En 1926, le comité de la Commune libre de Saint-Laud a félicité les édiles de la disparition de la mer de boue qui submergeait le quartier de la gare. Une amélioration due en fait à la sécheresse… L'Ouest du 1er mars rapporte qu'au milieu même d'une séance du comité - il était 14 h 30 -
« il fallut allumer l’électricité tant était grande l’obscurité. […] Chacun se précipita dehors pour se rendre compte de ce qui se passait et l’on s’aperçut que tout le quartier de la gare était enveloppé dans un immense nuage de poussière, nuage qu’entretenait chaque passage de voiture et le plus petit coup de vent ».

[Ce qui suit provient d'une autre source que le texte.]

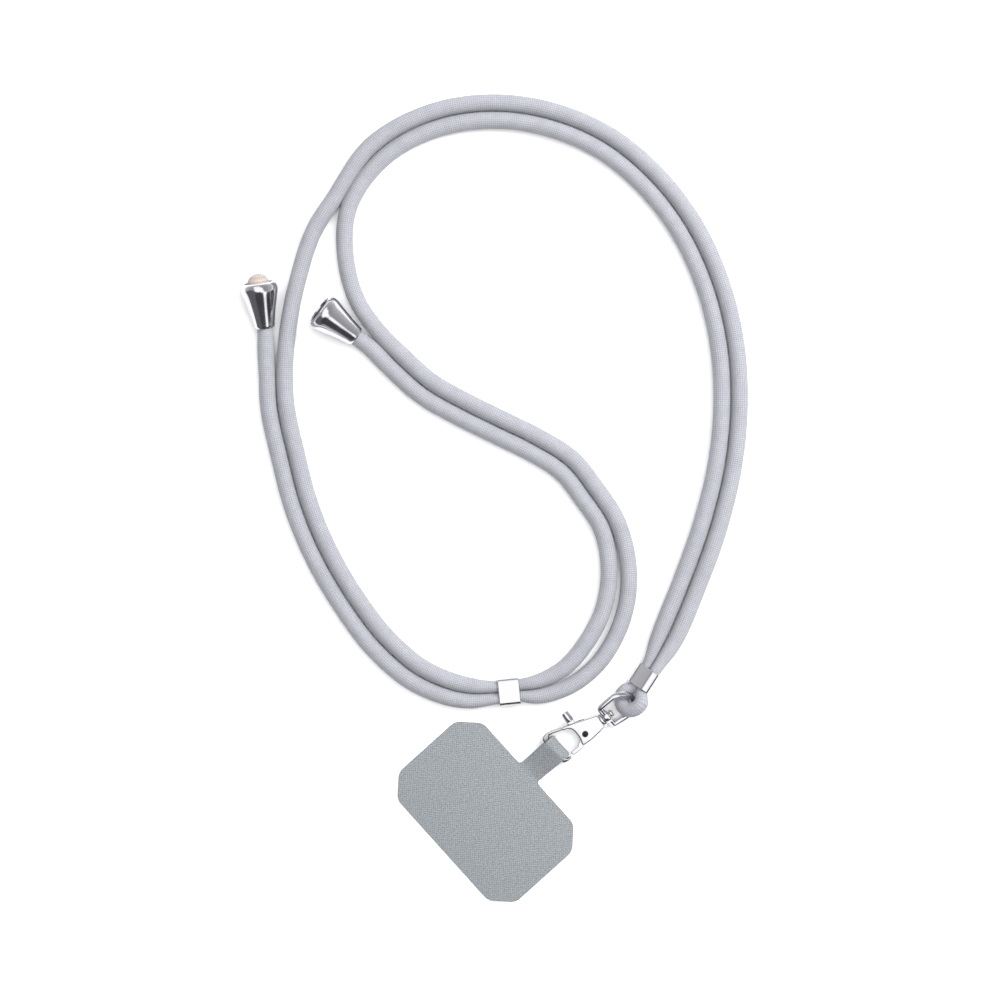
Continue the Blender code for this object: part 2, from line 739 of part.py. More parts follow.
def main():
    clear_scene()
    collection = new_collection(COLLECTION)
    helpers = new_collection("helpers", hidden=True)
    rope_cloth = new_material("rope_cloth", (0.55, 0.55, 0.58), 0.9, 0.0)
    end_cloth = new_material("rope_end_cloth", (0.62, 0.50, 0.45), 0.9, 0.0)
    metal = new_material("polished_metal", (0.78, 0.78, 0.80), 0.12, 1.0)
    pad_cloth = new_material("pad_cloth", (0.36, 0.38, 0.40), 0.85, 0.0)
    frame = add_object("strap_frame", None, collection)
    frame.location = metres((*PLAN_SHIFT, 0.0))
    make_rope(collection, rope_cloth, frame)
    make_clip("slide_clip", CLIP_A_CENTRE, CLIP_A_BEARING, CLIP_A_ROLL, collection, metal, frame)
    make_clip("loop_clip", CLIP_B_CENTRE, CLIP_B_BEARING, CLIP_B_ROLL, collection, metal, frame)
    make_bell(1, BELL_1_NECK, BELL_1_BEARING, BELL_1_KNOT_END, collection, metal, end_cloth, frame)
    make_bell(2, BELL_2_NECK, BELL_2_BEARING, BELL_2_KNOT_END, collection, metal, end_cloth, frame)
    clasp = clasp_frame(frame, collection)
    make_ring(collection, helpers, metal, clasp)
    make_hook(collection, helpers, metal, clasp)
    make_rivet(collection, metal, clasp)
    make_lever(collection, helpers, metal, clasp)
    make_pad(collection, helpers, pad_cloth, frame, clasp)


main()
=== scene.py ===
"""The looks of the phone crossbody strap: knitted rope, plated metal and a woven pad, laid on a
pale table and seen from straight above. Metres throughout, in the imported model's frame.
"""
import math

import bmesh
import bpy
from mathutils import Matrix, Vector


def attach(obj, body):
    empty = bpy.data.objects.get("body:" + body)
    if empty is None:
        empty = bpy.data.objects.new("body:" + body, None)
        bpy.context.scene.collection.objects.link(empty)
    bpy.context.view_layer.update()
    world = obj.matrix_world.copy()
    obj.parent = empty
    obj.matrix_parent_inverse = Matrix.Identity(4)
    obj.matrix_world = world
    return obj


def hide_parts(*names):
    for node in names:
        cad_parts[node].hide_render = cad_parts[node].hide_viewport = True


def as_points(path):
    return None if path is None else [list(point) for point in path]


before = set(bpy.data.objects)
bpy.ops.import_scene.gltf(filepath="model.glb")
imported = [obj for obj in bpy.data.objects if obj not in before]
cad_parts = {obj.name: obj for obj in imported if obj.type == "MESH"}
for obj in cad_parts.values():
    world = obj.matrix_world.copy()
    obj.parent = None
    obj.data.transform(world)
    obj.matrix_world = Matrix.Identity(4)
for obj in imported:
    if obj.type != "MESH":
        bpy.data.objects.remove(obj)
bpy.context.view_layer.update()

MM = 0.001

# Photograph: the view is square, looks straight down and is this wide at the rope's height.
VIEW_WIDTH = 0.3571
VIEW_CENTRE = (0.0019, -0.0005)
LENS = 100.0
SENSOR = 36.0

# The same frame as the solids: the laid plan is moved so that its box is centred.
PLAN_SHIFT = Vector((-0.000435, -0.000285, 0.0))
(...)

Après la guerre, la question de la propreté de la ville est toujours d'actualité. Ainsi, M. Ascencio intervient le 22 mars 1948 au conseil municipal pour rappeler :
« Il existe sept ou huit dépotoirs et, le long de la rivière, des tas de choses disparates en commençant par des tas de verres, des résidus de cuisinières, etc… Je vous assure que cet état de choses est d’un effet disgracieux […] Quand des fêtes nautiques sont données dans les bassins de Reculée, quantité d’étrangers assistent à ces joutes nautiques et cet état de saleté de la rue Basse est d’un déplorable effet pour les visiteurs ».
1963... enfin,
« Angers ne sera plus la ville « sale » de l’Anjou, apprend-on dans Le Courrier de l'Ouest du 6 novembre. Un plan quinquennal est en route pour la construction d’un « tout-à-l’égout » moderne. […] « L’un des problèmes concernait l’absence à Angers, d’un réseau du « tout-à-l’égout » permettant de supprimer des odeurs par trop désagréables et des… surprises comme celles d’un certain Noël 1962, où il fallait avoir le pied marin pour se risquer dans les rues du centre, transformées en une impitoyable (et trop cruelle) patinoire. Car […] si un effort a été réalisé […] dans les quartiers neufs, le centre d’Angers et tous les quartiers qui l’entourent sont un démenti formel à… la salubrité d’une cité. Les eaux “usées” provenant des immeubles courent en toute liberté dans les caniveaux. Nombreux sont les hôtes de la cité qui sont surpris par des projections (intempestives) d’une eau savonneuse ou polluée provenant d’un immeuble. L’hiver, cette eau se transforme en glace… créant des patinoires fort dangereuses ! ».